Can someone explain to me why this is so highly upvoted? It looks almost exactly like the first code in the original question, which the questioner says is inadequate. What am I missing?

A

Amal K

Why not just INNER JOIN the table with itself?

SELECT a.firstname, a.lastname, a.address
FROM list a
INNER JOIN list b ON a.address = b.address
WHERE a.id <> b.id

A DISTINCT is needed if the address could exist more than two times.

I too tested this, and it was almost 6 times slower compared to the accepted solution in my situation (latest MySQL, table of 120.000 rows). This might be due to it requiring a temporary table, run an EXPLAIN on both to see the differences.

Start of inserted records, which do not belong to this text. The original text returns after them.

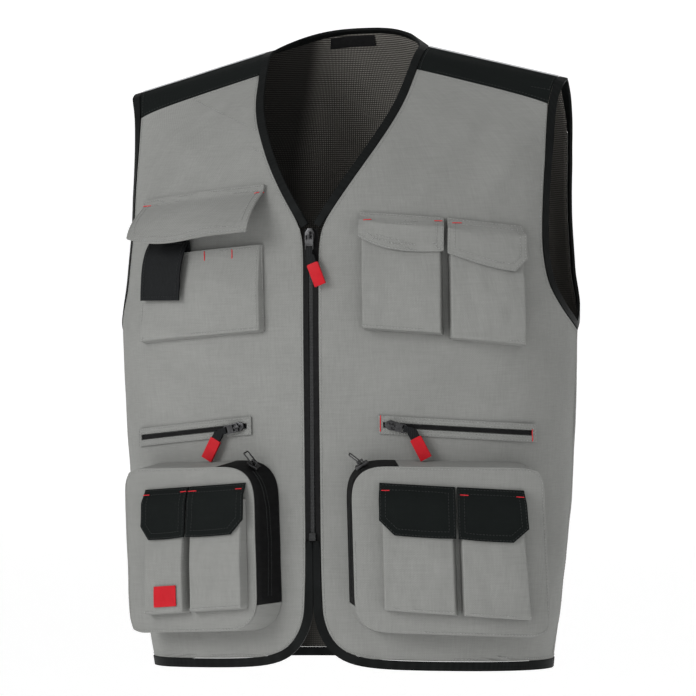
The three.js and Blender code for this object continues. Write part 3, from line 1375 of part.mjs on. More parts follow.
for (const name of ['right', 'left']) {
  const welt = welts[name];
  const place = weltPlace(welt, WELT_SLIDER_IN / welt.width, 0);
  const toNose = alongRound(place.s, place.q, FRONT).multiplyScalar(-welt.sign);
  const group = pullGroup(point(place, 2 * SEAT_GAP + WELT_CLOTH), toNose, outward(place.s, place.q, FRONT), 0);
  add('welt_slider_' + name, sliderBody(), 'metal', group.frame);
  add('welt_tab_' + name, tabBody(), 'metal', group.pivot);
  add('welt_tag_' + name, tagBody(-welt.sign * WELT_TAG_TURN[name]), 'red', group.pivot);
}

// Cargo zips: a slider near the top end of the zipped wall, with a wire loop
const CARGO_PULLS = { right: { stop: 9, angle: 2.7 }, left: { stop: 9, angle: 1.2 } };
for (const name of ['right', 'left']) {
  const { stop, angle } = CARGO_PULLS[name];
  const walls = cargoWalls[name];
  const middle = (i) => walls[i][0].clone().lerp(walls[i][1], 0.5);
  const along = middle(stop + 1).sub(middle(stop - 1));
  const across = walls[stop][1].clone().sub(walls[stop][0]);
  const off = along.clone().cross(across).multiplyScalar(-cargos[name].sign).normalize();
  const origin = middle(stop).addScaledVector(off, SLIDER_SEAT);
  const group = pullGroup(origin, along, off, angle);
  add('cargo_slider_' + name, sliderBody(), 'metal', group.frame);
  add('cargo_loop_' + name, loopBody(), 'metal', group.pivot);
}

export default vest;
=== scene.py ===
import math

import bmesh
import bpy
from mathutils import Matrix, Vector, noise
from mathutils.bvhtree import BVHTree


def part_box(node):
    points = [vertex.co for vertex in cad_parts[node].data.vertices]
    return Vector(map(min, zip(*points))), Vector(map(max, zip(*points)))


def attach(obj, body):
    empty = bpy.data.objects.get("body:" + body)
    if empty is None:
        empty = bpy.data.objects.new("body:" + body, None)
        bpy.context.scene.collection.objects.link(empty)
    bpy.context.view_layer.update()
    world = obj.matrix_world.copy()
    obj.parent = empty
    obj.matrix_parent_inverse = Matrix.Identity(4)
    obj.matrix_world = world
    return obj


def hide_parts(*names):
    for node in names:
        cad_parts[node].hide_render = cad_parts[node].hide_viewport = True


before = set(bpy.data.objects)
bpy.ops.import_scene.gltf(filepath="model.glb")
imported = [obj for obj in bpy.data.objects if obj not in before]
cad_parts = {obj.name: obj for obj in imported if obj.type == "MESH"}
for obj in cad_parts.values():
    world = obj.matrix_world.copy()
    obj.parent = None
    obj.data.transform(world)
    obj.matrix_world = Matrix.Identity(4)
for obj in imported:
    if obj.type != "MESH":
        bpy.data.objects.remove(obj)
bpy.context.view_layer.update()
scene = bpy.context.scene

# Camera: level with the vest's middle and turned a little to the wearer's left, as the photograph is taken.
CAMERA_AWAY = 3.7
CAMERA_TURN = math.radians(17)
CAMERA_TILT = math.radians(0.85)
CAMERA_HEIGHT = -0.325
PHOTO_PIXELS = 696
PHOTO_WIDTH = 0.75168
PHOTO_CENTRE = (347, 348)
SENSOR = 36

camera_data = bpy.data.cameras.new("camera")
camera_data.sensor_width = SENSOR
camera_data.lens = SENSOR * CAMERA_AWAY / PHOTO_WIDTH
camera = bpy.data.objects.new("camera", camera_data)
scene.collection.objects.link(camera)
scene.camera = camera
back_dir = Vector((math.sin(CAMERA_TURN), -math.cos(CAMERA_TURN), 0))
level_right = Vector((math.cos(CAMERA_TURN), math.sin(CAMERA_TURN), 0))
camera_right = level_right * math.cos(CAMERA_TILT) - Vector((0, 0, 1)) * math.sin(CAMERA_TILT)
camera_up = back_dir.cross(camera_right)
camera_place = Vector((0, 0, CAMERA_HEIGHT)) + back_dir * CAMERA_AWAY
camera_axes = Matrix((camera_right, camera_up, back_dir)).transposed()
camera.matrix_world = Matrix.Translation(camera_place) @ camera_axes.to_4x4()


def photo_ray(px, py):
    """The line of sight through a pixel of the photograph."""
    scale = PHOTO_WIDTH / PHOTO_PIXELS
    aim = (camera_right * (px - PHOTO_CENTRE[0]) * scale - camera_up * (py - PHOTO_CENTRE[1]) * scale
           - back_dir * CAMERA_AWAY)
    return camera_place, aim.normalized()


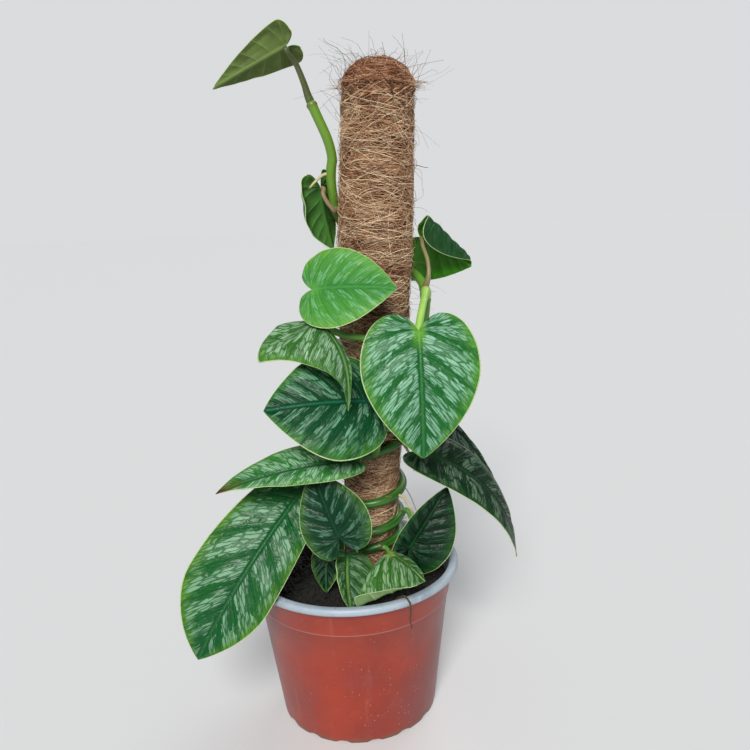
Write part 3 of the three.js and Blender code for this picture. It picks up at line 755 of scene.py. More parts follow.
def makeTwine():
    stations = 200
    turn = np.linspace(0, 1, stations)[None]
    angle = 2 * np.pi * turn
    ply = np.arange(twine["plies"])[:, None] / twine["plies"]
    height = twine["height"] + twine["tilt"] * np.cos(angle)
    middle = coirRadius(twine["height"]) + twine["radius"]
    winding = 2 * np.pi * (round(2 * np.pi * middle / twine["pitch"]) * turn + ply)
    out = middle + twine["radius"] * 0.5 * np.cos(winding)
    high = height + twine["radius"] * 0.5 * np.sin(winding)
    points = leaned(np.stack([out * np.cos(angle), out * np.sin(angle), high], -1))
    guides = np.stack([np.cos(angle) + 0 * ply, np.sin(angle) + 0 * ply, 0 * (angle + ply)], -1)
    radii = np.full((twine["plies"], stations), twine["radius"] * 0.48)
    return strandSheet("bindingCord", points, radii, np.linspace(0.15, 0.7, twine["plies"]), guides, 5)


addPiece("bindingCord", makeTwine(), [coirHair], ["binding_twine"])
timber, sockets, w = newMaterial("stakeWood", Roughness=0.7)
grain = w.place().stretch((90, 90, 6)).speckle(1, 5)
grain.colours((0.3, 0.18, 0.08), (0.45, 0.3, 0.16)).into(sockets["Base Color"])
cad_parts["pole_core"].data.materials.clear()
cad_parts["pole_core"].data.materials.append(timber)

print("stem")

stemTurns = [
    [-250, 84, 9], [-215, 100, 5], [-180, 113, 1], [-135, 122, 0], [-90, 128.5, 0], [-45, 131, 0],
    [0, 133, 0.5], [90, 136, 0], [180, 138, 0], [225, 139.5, 0], [270, 141, 0], [315, 144, 0],
    [360, 147.5, 0.5], [450, 154, 0], [540, 159, 0], [585, 161, 0], [630, 163, 0], [675, 165.5, 0],
    [720, 170, 0.5], [810, 181, 0], [900, 190, 0], [945, 195, 0], [990, 199.5, 0], [1035, 205, 0.5],
    [1080, 212, 1], [1170, 226, 0], [1260, 244, 0], [1305, 256, 0], [1350, 265, 0], [1380, 268, 1],
    [1420, 277, 6], [1430, 290, 8], [1436, 303, 8], [1450, 313, 6], [1490, 325, 1], [1530, 336, 0],
    [1575, 352, 0], [1610, 368, 0.5], [1623.8, 388, 2.8], [1627.7, 398, 2.3], [1632.3, 409, 5.7],
    [1633.3, 422, 12.1], [1632.9, 434, 18.2],
]
stem = {"radius": 3.2, "gap": 0.3, "turnScale": 3, "turnStep": 20, "sides": 20, "ringSwell": 0.16}


def turnedPoint(angle, height, extra):
    radius = coirRadius(height) + stem["radius"] + stem["gap"] * 2 + extra
    axis = pole["footX"] + math.tan(leanAngle) * height
    return np.stack([axis + radius * np.cos(angle), radius * np.sin(angle), height], -1)


def stemPath():
    turns = throughPoints(np.array(stemTurns, float) * (1 / stem["turnScale"], 1, 1), 60)
    length = np.sum(np.linalg.norm(np.diff(turns, axis=0), axis=1))
    laid, _ = evenly(turns, round(length / (stem["turnStep"] / stem["turnScale"])) + 1)
    return throughPoints(turnedPoint(np.radians(laid[:, 0] * stem["turnScale"]), laid[:, 1], laid[:, 2]), 24)


stemLine, stemRun = evenly(stemPath(), 1500)

print("leaves")


def nodePoint(turn):
    angle, height, extra = np.radians(turn[0]), turn[1], turn[2] + stem["radius"] + stem["gap"]
    return turnedPoint(angle, height, extra)


# leaf 8 hangs over the rim and keeps its tip's distance from the lip
overRimTurn = math.radians(-143.4)
overRim = rimRadius * np.array([math.cos(overRimTurn), math.sin(overRimTurn)])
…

I changed the last part of the query to WHERE a.id > b.id to filter out newer duplicates only, that way I can do a DELETE directly on the result. Switch the comparison to list the older duplicates.

This took 50 seconds to run, @doublejosh's answer took .13 seconds.

I must add that this answer gives duplicate answers despite the WHERE as in case one address is tripled, output rows are doubled. If it's quadruple, I believe the response will be tripled.

I tested this in leetcode "leetcode.com/problems/duplicate-emails". It was faster compared to the sub-query.

E

Erick Martim

I tried the best answer chosen for this question, but it confused me somewhat. I actually needed that just on a single field from my table. The following example from this link worked out very well for me:

SELECT COUNT(*) c,title FROM `data` GROUP BY title HAVING c > 1;

Works like a charm!

T

Tudor

Isn't this easier :

SELECT *
FROM tc_tariff_groups
GROUP BY group_id
HAVING COUNT(group_id) >1

?

worked for me where I had to just process ~10 000 duplicate rows in order to make them unique, much faster than load all 600 000 rows.

very much easier

Easier, but solves a slightly different problem. Accepted answer shows ALL rows of each duplicate. This answer shows ONE row of each duplicate, because that's how GROUP BY works.

d

dakshbhatt21

select `cityname` from `codcities` group by `cityname` having count(*)>=2

This is the similar query you have asked for and its 200% working and easy too. Enjoy!!!

d

doublejosh

Find duplicate users by email address with this query...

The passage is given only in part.